Leetcode: Search a 2D Matrix II

Write an efficient algorithm that searches for a value in an m x n matrix. This matrix has the following properties:

Integers in each row are sorted in ascending from left to right.
Integers in each column are sorted in ascending from top to bottom.
For example,

Consider the following matrix:

[
  [1,   4,  7, 11, 15],
  [2,   5,  8, 12, 19],
  [3,   6,  9, 16, 22],
  [10, 13, 14, 17, 24],
  [18, 21, 23, 26, 30]
]
Given target = 5, return true.

Given target = 20, return false.

The same with Lintcode: Search a 2D Matrix II

O(M+N) time and O(1) Space

public class Solution {
    public boolean searchMatrix(int[][] matrix, int target) {
        int m = matrix.length;
        int n = matrix[0].length;
        if (matrix==null || m==0 || n==0) return false;
        int i=0, j=n-1;
        while (i<m && j>=0) {
            if (matrix[i][j] == target) return true;
            else if (matrix[i][j] > target) {
                j--;
            }
            else i++;
        }
        return false;
    }
}

 Follow Up: 还有没有什么优化

四分法：我先说了下四分法的想法。
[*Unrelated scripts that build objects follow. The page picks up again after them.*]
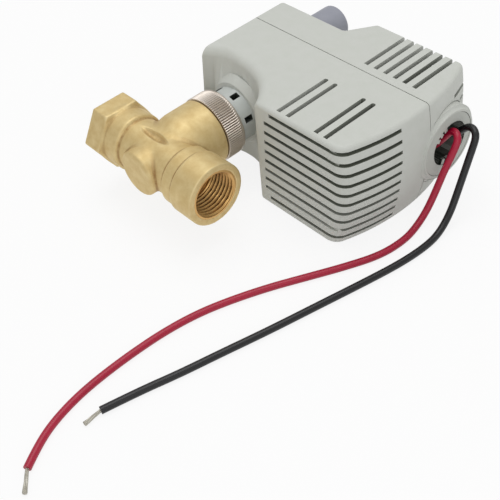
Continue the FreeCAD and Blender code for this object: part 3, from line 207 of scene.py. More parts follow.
finishSet = {
    "rough_brass": {
        "name": "castBrass", "colour": (224, 203, 151), "dark": (202, 174, 116), "scale": 2400,
        "mottle": 0.7, "rough": 0.5, "spread": 0.14, "bump": 0.7, "depth": 0.12, "metallic": 0.7},
    "turned_brass": {
        "name": "turnedBrass", "colour": (216, 175, 112), "dark": (196, 150, 88), "scale": 5000,
        "mottle": 0.4, "rough": 0.34, "spread": 0.1, "bump": 0.1, "depth": 0.02, "metallic": 0.9},
    "champagne_plate": {
        "name": "nickelPlate", "colour": (218, 208, 198), "dark": (198, 184, 170),
        "scale": 4200, "mottle": 0.5, "rough": 0.3, "spread": 0.12, "bump": 0.2, "depth": 0.03,
        "metallic": 0.9},
    "housing_plastic": {
        "name": "housingPlastic", "colour": (197, 199, 193), "dark": (191, 194, 186),
        "scale": 3800, "mottle": 0.6, "rough": 0.5, "spread": 0.08, "bump": 0.25, "depth": 0.04},
    "cover_plastic": {
        "name": "coverPlastic", "colour": (197, 199, 193), "dark": (191, 194, 186),
        "scale": 3800, "mottle": 0.6, "rough": 0.5, "spread": 0.08, "bump": 0.25, "depth": 0.04},
    "collar_plastic": {
        "name": "collarPlastic", "colour": (188, 192, 189), "dark": (180, 185, 181),
        "scale": 3600, "mottle": 0.5, "rough": 0.42, "spread": 0.08, "bump": 0.2, "depth": 0.03},
    "bush_plastic": {
        "name": "bushPlastic", "colour": (186, 189, 182), "dark": (178, 182, 174),
        "scale": 3600, "mottle": 0.5, "rough": 0.5, "spread": 0.08, "bump": 0.25, "depth": 0.04},
    "lever_plastic": {
        "name": "leverPlastic", "colour": (148, 150, 160), "dark": (138, 140, 151),
        "scale": 3600, "mottle": 0.5, "rough": 0.45, "spread": 0.08, "bump": 0.25, "depth": 0.04},
    "gear_plastic": {
        "name": "gearPlastic", "colour": (236, 232, 214), "dark": (228, 222, 200),
        "scale": 3000, "mottle": 0.4, "rough": 0.3, "spread": 0.06, "bump": 0.1, "depth": 0.02},
    "pinion_plastic": {
        "name": "pinionPlastic", "colour": (226, 220, 198), "dark": (216, 208, 184),
        "scale": 3000, "mottle": 0.4, "rough": 0.3, "spread": 0.06, "bump": 0.1, "depth": 0.02},
    "bobbin_plastic": {
        "name": "bobbinPlastic", "colour": (228, 228, 222), "dark": (218, 218, 210),
        "scale": 3000, "mottle": 0.4, "rough": 0.35, "spread": 0.06, "bump": 0.1, "depth": 0.02},
    "clamp_plastic": {
        "name": "clampPlastic", "colour": (62, 62, 64), "dark": (52, 52, 54), "scale": 3000,
        "mottle": 0.4, "rough": 0.45, "spread": 0.06, "bump": 0.2, "depth": 0.03},
    "plate_steel": {
        "name": "plateSteel", "colour": (196, 198, 200), "dark": (180, 182, 186), "scale": 1500,
        "mottle": 0.6, "rough": 0.3, "spread": 0.15, "bump": 0.1, "depth": 0.02, "metallic": 1.0},
    "can_steel": {
        "name": "canSteel", "colour": (190, 190, 188), "dark": (172, 172, 170), "scale": 1500,
        "mottle": 0.6, "rough": 0.32, "spread": 0.15, "bump": 0.1, "depth": 0.02,
        "metallic": 1.0},
    "spring_steel": {
        "name": "springSteel", "colour": (178, 178, 176), "dark": (150, 150, 148),
        "scale": 2500, "mottle": 0.5, "rough": 0.25, "spread": 0.12, "bump": 0.1, "depth": 0.02,
        "metallic": 1.0},
    "rod_steel": {
        "name": "rodSteel", "colour": (204, 204, 204), "dark": (188, 188, 190), "scale": 2500,
        "mottle": 0.5, "rough": 0.18, "spread": 0.1, "bump": 0.08, "depth": 0.01,
        "metallic": 1.0},
    "screw_steel": {
        "name": "screwSteel", "colour": (198, 198, 196), "dark": (176, 176, 172), "scale": 2500,
        "mottle": 0.5, "rough": 0.28, "spread": 0.12, "bump": 0.12, "depth": 0.02,
        "metallic": 1.0},
    "magnet": {
        "name": "magnetFerrite", "colour": (58, 58, 60), "dark": (44, 44, 46), "scale": 1800,
        "mottle": 0.7, "rough": 0.55, "spread": 0.1, "bump": 0.3, "depth": 0.05, "metallic": 0.2},
    "copper_winding": {
        "name": "copperWinding", "colour": (176, 92, 48), "dark": (140, 66, 32), "scale": 1800,
        "mottle": 0.8, "rough": 0.3, "spread": 0.1, "bump": 0.3, "depth": 0.05, "metallic": 0.9},
    "bearing_bronze": {
        "name": "bearingBronze", "colour": (176, 136, 84), "dark": (150, 110, 64),
        "scale": 2200, "mottle": 0.7, "rough": 0.4, "spread": 0.12, "bump": 0.2, "depth": 0.03,
        "metallic": 1.0},
    "seal_rubber": {
        "name": "sealRubber", "colour": (38, 38, 38), "dark": (28, 28, 28), "scale": 2600,
        "mottle": 0.5, "rough": 0.5, "spread": 0.1, "bump": 0.2, "depth": 0.03},
    "bush_nylon": {
        "name": "bushNylon", "colour": (236, 236, 230), "dark": (226, 226, 220), "scale": 2600,
        "mottle": 0.4, "rough": 0.4, "spread": 0.08, "bump": 0.1, "depth": 0.02},
    "red_insulation": {
        "name": "redInsulation", "colour": (170, 10, 52), "dark": (156, 9, 45), "scale": 2200,
        "mottle": 0.6, "rough": 0.36, "spread": 0.1, "bump": 0.12, "depth": 0.03,
        "metallic": 0.0, "coat": 0.05},
    "black_insulation": {
        "name": "blackInsulation", "colour": (17, 17, 20), "dark": (13, 13, 15), "scale": 2200,
        "mottle": 0.6, "rough": 0.36, "spread": 0.1, "bump": 0.12, "depth": 0.03,
        "metallic": 0.0, "coat": 0.05},
    "tin": {
        "name": "tinnedStrands", "colour": (190, 187, 176), "dark": (150, 145, 130),
        "scale": 3200, "mottle": 0.7, "rough": 0.4, "spread": 0.15, "bump": 0.3, "depth": 0.03,
        "metallic": 0.8}}
finishes = {slot: finish(**s) for slot, s in finishSet.items()}


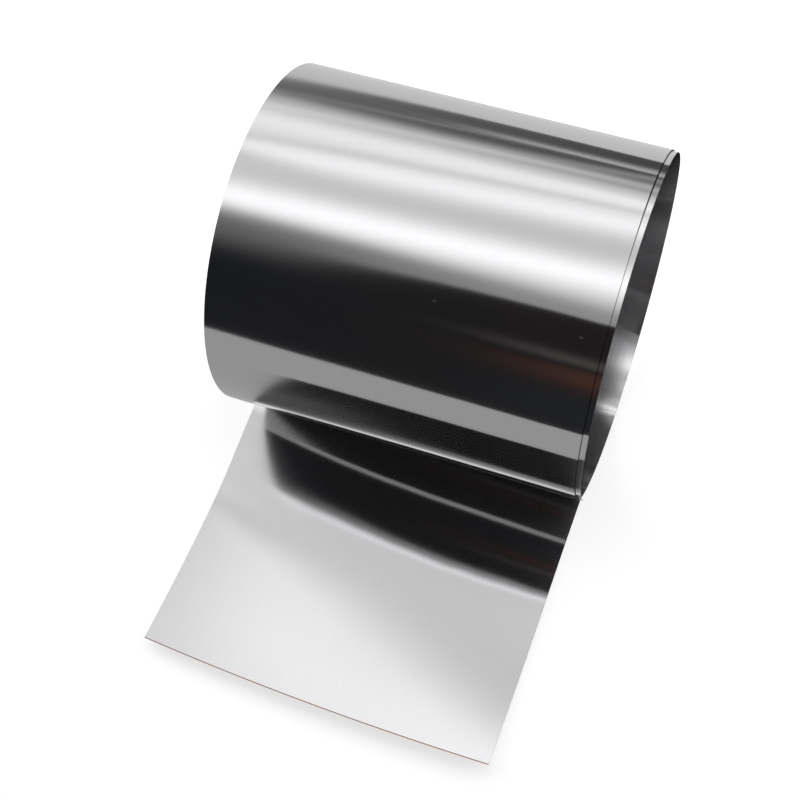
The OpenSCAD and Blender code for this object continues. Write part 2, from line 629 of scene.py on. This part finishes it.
def soft_box_material():
    """The soft box, and the ceiling in front of it and behind it."""
    material, nodes = new_material("soft_box_cloth")
    x, y, _ = place_on_stage(nodes)
    # 0 at the crisp end of the front edge and 1 at its soft end
    run = nodes.clamped(nodes.scaled(x, -1 / EDGE_RUN, EDGE_X / EDGE_RUN), 1.0)
    run_squared = nodes.times(run, run)
    edge = nodes.line(run_squared, EDGE_PLACE)
    softness = nodes.line(nodes.times(run_squared, run_squared), EDGE_SOFTNESS)
    low = nodes.line(run, EDGE_LEVEL)
    front = nodes.soft_step(y, edge, softness)
    full = nodes.soft_step(y, DIM_FROM, DIM_SOFTNESS)
    cloth = nodes.total(nodes.times(front, low), nodes.times(full, nodes.rest(low)))
    back = nodes.soft_step(y, BOX_BACK, BACK_SOFTNESS)

    bar_level, bar_place, bar_width = GREY_BAR
    bar = nodes.times(nodes.bell(y, bar_place, bar_width), nodes.soft_step(x, BAR_FROM, BAR_SOFTNESS))
    patch_level, patch_x, x_width, patch_y, y_width = DIM_PATCH
    patch = nodes.times(nodes.bell(x, patch_x, x_width), nodes.bell(y, patch_y, y_width))
    lit = nodes.total(
        nodes.times(nodes.scaled(cloth, BOX_LEVEL), nodes.rest(back)),
        nodes.times(tube_light(nodes, x, y), front),
        nodes.times(back, back_level(nodes, x)),
        streak_light(nodes, x, y),
        fine_light(nodes, x, y),
        nodes.scaled(bar, bar_level),
        nodes.scaled(patch, patch_level),
    )
    dark = nodes.scaled(front, -DARK_LEVEL, DARK_LEVEL)
    tinted_glow(nodes, x, nodes.math("MAXIMUM", lit, 0.0), dark, nodes.scaled(bar, GREY_BAR_BROWN))
    return material


def back_card_material():
    """The back wall with its pale stripe, and the table below its slanted foot."""
    material, nodes = new_material("back_card_face")
    x, _, z = place_on_stage(nodes)
    stripe = nodes.bell(z, nodes.line(x, STRIPE_HEIGHT), STRIPE_WIDTH)
    stripe = nodes.times(stripe, nodes.soft_step(x, STRIPE_FROM, STRIPE_SOFTNESS))
    wall = nodes.total(back_level(nodes, x), nodes.scaled(stripe, STRIPE_LEVEL))
    run = nodes.math("MAXIMUM", nodes.scaled(x, -1 / FOOT_RUN, FOOT_X / FOOT_RUN), 0.0)
    foot = nodes.scaled(nodes.times(run, run), FOOT_HEIGHT)
    above = nodes.soft_step(z, foot, nodes.line(run, FOOT_SOFTNESS))
    table = nodes.scaled(above, -REAR_FLOOR_LEVEL, REAR_FLOOR_LEVEL)
    level = nodes.total(nodes.times(above, wall), table)
    nodes.show(nodes.add("ShaderNodeEmission", {"Color": WHITE, "Strength": level}))
    return material


def front_card_material():
    """The dark front wall, with its brown bar and its faint blue one."""
    material, nodes = new_material("front_card_face")
    x, _, z = place_on_stage(nodes)
    side = nodes.soft_step(x, WARM_FROM, WARM_SOFTNESS)
    brown, bluish = (
        nodes.times(nodes.scaled(nodes.bell(z, height, width), level), side)
        for level, height, width in (BROWN_BAR, BLUE_BAR)
    )
    tinted_glow(nodes, x, 0.0, nodes.scaled(brown, BROWN_SHARE, DARK_LEVEL), brown, bluish)
    return material


def panel(name, corners, material, hidden=True):
    """A flat four-cornered stage piece. Hidden ones are seen only in reflections."""
    mesh = bpy.data.meshes.new(name)
    mesh.from_pydata([in_part_frame(*c) for c in corners], [], [(0, 1, 2, 3)])
    mesh.materials.append(material)
    made = bpy.data.objects.new(name, mesh)
    bpy.context.scene.collection.objects.link(made)
    if hidden:
        made.visible_camera = False
        made.visible_shadow = False
    return made


def level_panel(name, front, back, height, material, hidden=True, reach=REACH):
    """A level stage piece from front to back, reaching equally far to both sides."""
    corners = [
        (-reach, front, height),
        (reach, front, height),
        (reach, back, height),
        (-reach, back, height),
    ]
    return panel(name, corners, material, hidden)


floor_look = floor_material()
level_panel("floor", -FLOOR_REACH, FLOOR_REACH, FLOOR_DROP, floor_look, hidden=False, reach=FLOOR_REACH)
level_panel("soft_box", BOX_FRONT, TABLE_BACK, BOX_HEIGHT, soft_box_material())
dark = plain_card("dark_card", DARK_LEVEL)
grey = plain_card("grey_card", FRONT_FLOOR_LEVEL)
pale = plain_card("pale_card", REAR_FLOOR_LEVEL)
seen_only_in_metal = [
    level_panel("front_floor_card", TABLE_FRONT, 0, CARD_DROP, grey),
    level_panel("rear_floor_card", 0, TABLE_BACK, CARD_DROP, pale),
    panel("front_card", [
        (-REACH, TABLE_FRONT, CARD_DROP),
        (-REACH, BOX_FRONT, BOX_HEIGHT),
        (REACH, BOX_FRONT, BOX_HEIGHT),
        (REACH, TABLE_FRONT, CARD_DROP),
    ], front_card_material()),
    panel("back_card", [
        (-REACH, TABLE_BACK, CARD_DROP),
        (REACH, TABLE_BACK, CARD_DROP),
        (REACH, TABLE_BACK, BACK_CARD_TOP),
        (-REACH, TABLE_BACK, BACK_CARD_TOP),
    ], back_card_material()),
    panel("side_card", [
        (REACH, -REACH, CARD_DROP),
        (REACH, TABLE_BACK, CARD_DROP),
        (REACH, TABLE_BACK, BOX_HEIGHT),
        (REACH, -REACH, BOX_HEIGHT),
    ], dark),
]
for card in seen_only_in_metal:
    card.visible_diffuse = False

world = bpy.data.worlds.new("studio")
bpy.context.scene.world = world
world.use_nodes = True
sky = Nodes(world.node_tree)
sky_strength = sky.scaled(seen_background(sky), 1 - SKY_LEVEL, SKY_LEVEL)
sky_look = sky.add("ShaderNodeBackground", {"Color": WHITE, "Strength": sky_strength})
sky.show(sky_look, "ShaderNodeOutputWorld")

# Camera

# It was fitted to the outlines in the photograph. It looks at this place, from this side and height.
AIM = Vector((-18.5, 27.27, -5.94)) * MM
AZIMUTH = math.radians(26.93)
ELEVATION = math.radians(61.65)
ROLL = math.radians(-7.9)
DISTANCE = 647.8 * MM
LENS = 64.51
SENSOR = 36.0
NEAR_CLIP = 0.01
# Light runs through the whole barrel of the coil, so many reflections are followed
BOUNCES = 24

back = Vector((
    math.sin(AZIMUTH) * math.cos(ELEVATION),
    -math.cos(AZIMUTH) * math.cos(ELEVATION),
    math.sin(ELEVATION),
))
level_right = Vector((math.cos(AZIMUTH), math.sin(AZIMUTH), 0))
level_up = back.cross(level_right)
right = level_right * math.cos(ROLL) + level_up * math.sin(ROLL)
up = level_up * math.cos(ROLL) - level_right * math.sin(ROLL)
camera_data = bpy.data.cameras.new("camera")
camera_data.sensor_width = SENSOR
camera_data.lens = LENS
camera_data.clip_start = NEAR_CLIP
camera = bpy.data.objects.new("camera", camera_data)
bpy.context.scene.collection.objects.link(camera)
axes = Matrix((right, up, back)).transposed().to_4x4()
camera.matrix_world = Matrix.Translation(AIM + back * DISTANCE) @ axes
bpy.context.scene.camera = camera

bpy.context.scene.view_settings.view_transform = "Standard"
bpy.context.scene.cycles.max_bounces = BOUNCES
bpy.context.scene.cycles.glossy_bounces = BOUNCES
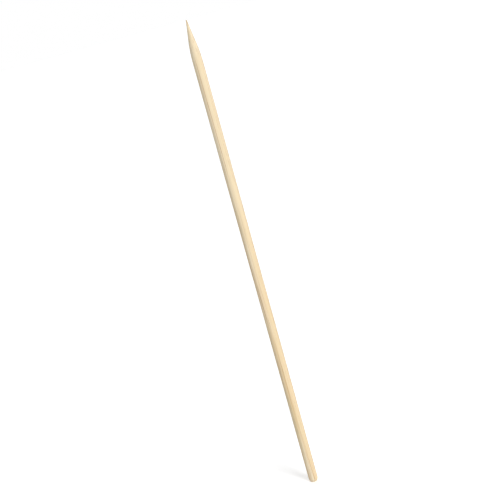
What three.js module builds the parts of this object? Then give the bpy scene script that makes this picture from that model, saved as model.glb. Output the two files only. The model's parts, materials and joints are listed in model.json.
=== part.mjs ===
// A round bamboo skewer, one solid turned from a single stick: a drawn shank with a long ground point at its top end
// and a blunt sawn butt, its rim rounded over by tumbling, at its bottom end.
//
// Millimetres. The stick runs along +Z, with the origin at the centre of the sawn butt face and the point at the top.

import * as THREE from "three";

// Driving dimensions.

const STICK_LENGTH = 150; // from the sawn face to the end of the point
const SHANK_DIAMETER = 3;
const POINT_ANGLE = 18.4; // included angle of the ground cone, in degrees
const SHOULDER_LENGTH = 7; // along the stick, where the shank rounds over into the cone
const TIP_RADIUS = 0.15; // what is left of the very end after grinding
const BEVEL_LENGTH = 1.2; // along the stick, the rounded rim of the butt
const BEVEL_DEPTH = 0.35; // how far that rim comes in from the shank, at the sawn face

// How finely the round surfaces are drawn.

const SIDES = 48;
const SHANK_BANDS = 12;
const SHOULDER_STEPS = 12;
const CONE_BANDS = 3;
const TIP_STEPS = 5;
const BEVEL_STEPS = 6;

const BAMBOO_COLOUR = 0xecd7ae;

const shankRadius = SHANK_DIAMETER / 2;

/** Points along an arc of a circle, from one angle to the other, in radians anticlockwise from +X. */
function arcPoints(centreX, centreY, radius, from, to, steps) {
  const clockwise = to < from;
  return new THREE.EllipseCurve(centreX, centreY, radius, radius, from, to, clockwise).getPoints(steps);
}

/** Points along a straight line, both ends included. */
function linePoints(start, end, bands) {
  return new THREE.LineCurve(start, end).getPoints(bands);
}

/**
 * The rim of the butt: an arc that leaves the sawn face at an edge and runs out onto the shank without one, so its
 * centre is level with the end of the bevel.
 */
function bevelProfile() {
  const radius = (BEVEL_LENGTH ** 2 + BEVEL_DEPTH ** 2) / (2 * BEVEL_DEPTH);
  const sweep = Math.asin(BEVEL_LENGTH / radius);
  return arcPoints(shankRadius - radius, BEVEL_LENGTH, radius, -sweep, 0, BEVEL_STEPS);
}

/**
 * The ground end: the shoulder arc is tangent to the shank and to the cone, and the cone is tangent to the ball that
 * rounds the tip. The cone is as long as its angle needs, measured down from the end of the stick.
 */
function pointProfile() {
  const flank = THREE.MathUtils.degToRad(POINT_ANGLE / 2);
  const tipCentre = STICK_LENGTH - TIP_RADIUS;
  const tip = arcPoints(0, tipCentre, TIP_RADIUS, flank, Math.PI / 2, TIP_STEPS);
  const coneEnd = tip[0];

  const shoulderRadius = SHOULDER_LENGTH / Math.sin(flank);
  const coneStartRadius = shankRadius - shoulderRadius * (1 - Math.cos(flank));
  const coneLength = (coneStartRadius - coneEnd.x) / Math.tan(flank);
  const coneStart = new THREE.Vector2(coneStartRadius, coneEnd.y - coneLength);

  const shoulderCentreX = shankRadius - shoulderRadius;
  const shoulderCentreY = coneStart.y - SHOULDER_LENGTH;
  const shoulder = arcPoints(shoulderCentreX, shoulderCentreY, shoulderRadius, 0, flank, SHOULDER_STEPS);
  return [...shoulder, ...linePoints(coneStart, coneEnd, CONE_BANDS).slice(1), ...tip.slice(1)];
}

/** Half of the stick's lengthwise section, from the middle of the sawn face round to the end of the point. */
function stickProfile() {
  const bevel = bevelProfile();
  const point = pointProfile();
  const shank = linePoints(bevel[bevel.length - 1], point[0], SHANK_BANDS).slice(1, -1);
  const profile = [...bevel, ...shank, ...point];
  profile[profile.length - 1].x = 0;
  return [new THREE.Vector2(0, 0), ...profile];
}

function makeSkewer() {
  const geometry = new THREE.LatheGeometry(stickProfile(), SIDES);
  const material = new THREE.MeshStandardMaterial({ color: BAMBOO_COLOUR, roughness: 0.6, metalness: 0 });
  const skewer = new THREE.Mesh(geometry, material);
  skewer.name = "skewer";
  skewer.rotation.x = Math.PI / 2; // a lathe turns about Y, and the stick stands along Z
  return skewer;
}

const model = new THREE.Group();
model.add(makeSkewer());

export default model;
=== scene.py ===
"""A round bamboo skewer, dressed for its portrait.

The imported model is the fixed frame, in metres: the stick runs up +Z from the middle of its sawn butt face
to the end of its ground point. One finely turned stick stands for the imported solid. It carries what drawing,
grinding and sawing leave on bamboo: scores and faint flats along the shank, a shoulder that isn't quite
level round the stick, rings on the cone and furrows across the butt. The strands of the wood run right
through it, so they show as streaks on the shank, as long tongues on the point and as dots on the butt.
"""

from __future__ import annotations

import json
import logging
import math
from collections.abc import Sequence
from dataclasses import dataclass
from enum import Enum

import bpy
import numpy as np
from mathutils import Color, Matrix, Vector

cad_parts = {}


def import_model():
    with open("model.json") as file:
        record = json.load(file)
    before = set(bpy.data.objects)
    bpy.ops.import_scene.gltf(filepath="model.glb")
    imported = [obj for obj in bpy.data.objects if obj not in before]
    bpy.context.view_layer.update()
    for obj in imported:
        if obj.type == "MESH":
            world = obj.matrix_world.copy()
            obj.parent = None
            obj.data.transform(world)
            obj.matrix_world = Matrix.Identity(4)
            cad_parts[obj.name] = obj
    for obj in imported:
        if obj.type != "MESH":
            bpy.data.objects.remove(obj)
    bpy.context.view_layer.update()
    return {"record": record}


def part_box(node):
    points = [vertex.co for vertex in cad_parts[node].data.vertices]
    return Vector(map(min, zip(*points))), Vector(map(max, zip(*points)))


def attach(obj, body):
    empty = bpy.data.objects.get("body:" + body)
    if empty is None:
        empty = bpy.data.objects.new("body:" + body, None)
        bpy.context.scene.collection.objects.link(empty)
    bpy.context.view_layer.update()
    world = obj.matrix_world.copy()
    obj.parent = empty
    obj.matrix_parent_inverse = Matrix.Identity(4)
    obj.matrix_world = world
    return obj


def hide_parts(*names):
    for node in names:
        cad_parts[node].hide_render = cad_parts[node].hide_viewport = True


LOG = logging.getLogger("skewer")

MM = 0.001
NODE = "skewer"
BODY = "root"
SLOT = "bamboo"
PIECE = "bamboo_skewer"
BAKE_MAP = "OFBake"
DISPLAY_STEPS = 255
WHITE = (1.0, 1.0, 1.0, 1.0)

Socket = bpy.types.NodeSocket
Colour = tuple[float, float, float]
Input = Socket | float | Sequence[float]
Corner = tuple[int, float]


def painted(red: int, green: int, blue: int) -> Colour:
    """The linear colour of a display colour, whose parts run from 0 to 255."""
    return tuple((Color((red, green, blue)) / DISPLAY_STEPS).from_srgb_to_scene_linear())


def eased(values: np.ndarray, start: float, end: float) -> np.ndarray:
    """A smooth step from 0, at start and before it, to 1, at end and beyond it."""
    share = np.clip((values - start) / (end - start), 0.0, 1.0)
    return share * share * (3.0 - 2.0 * share)


def swung(phase: np.ndarray) -> np.ndarray:
    """A wave that swings between 0 and 1, at each phase in radians."""
    return 0.5 + 0.5 * np.sin(phase)


def turned_apart(angle: np.ndarray, centre: np.ndarray | float) -> np.ndarray:
    """How far each angle round the stick is from a centre, the short way round, in radians."""
    return np.abs((angle - centre + math.pi) % math.tau - math.pi)


def bearing(azimuth: float, elevation: float) -> Vector:
    """The way from the stick towards something round it.

    Args:
        azimuth: 0 is -Y, where the camera stands, and 90 is +X, in degrees.
        elevation: the angle above the horizon, in degrees.

    Returns:
        The way, one metre long.
    """
    turn, rise = math.radians(azimuth), math.radians(elevation)
    return Vector((math.sin(turn) * math.cos(rise), -math.cos(turn) * math.cos(rise), math.sin(rise)))


class Cut(Enum):
    """A way in which the surface was cut, with the mesh attribute that says how far it shows."""

    SAWN = "sawn"
    GROUND = "ground"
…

先和左上角矩形的右下角比，如果比它大就搜三个的矩阵，否则搜另外三个矩阵。

T(N)= 3T(N/4) +  O(1)

(nm)^(log_{4}^{3})

她接着问有啥别的优化。我问她有没有可能多次询问，有可能的话用一个hash来存下以前的所有解，方便重复询问时直接判断。但是这样空间复杂度有提升。(时间优化的时候，尽量想用空间换时间)

mem:O(1) -> O(t)

她想要的优化是对于一个矩阵的最后一行做二分搜索后，删掉前几列和最后一行，得到一个子矩阵。重复这样的操作，时间复杂度是O(min(m,n)log(max(m,n)))。之后跟她提了一下这个方法在m和n相差比较大的时候可能比较有用。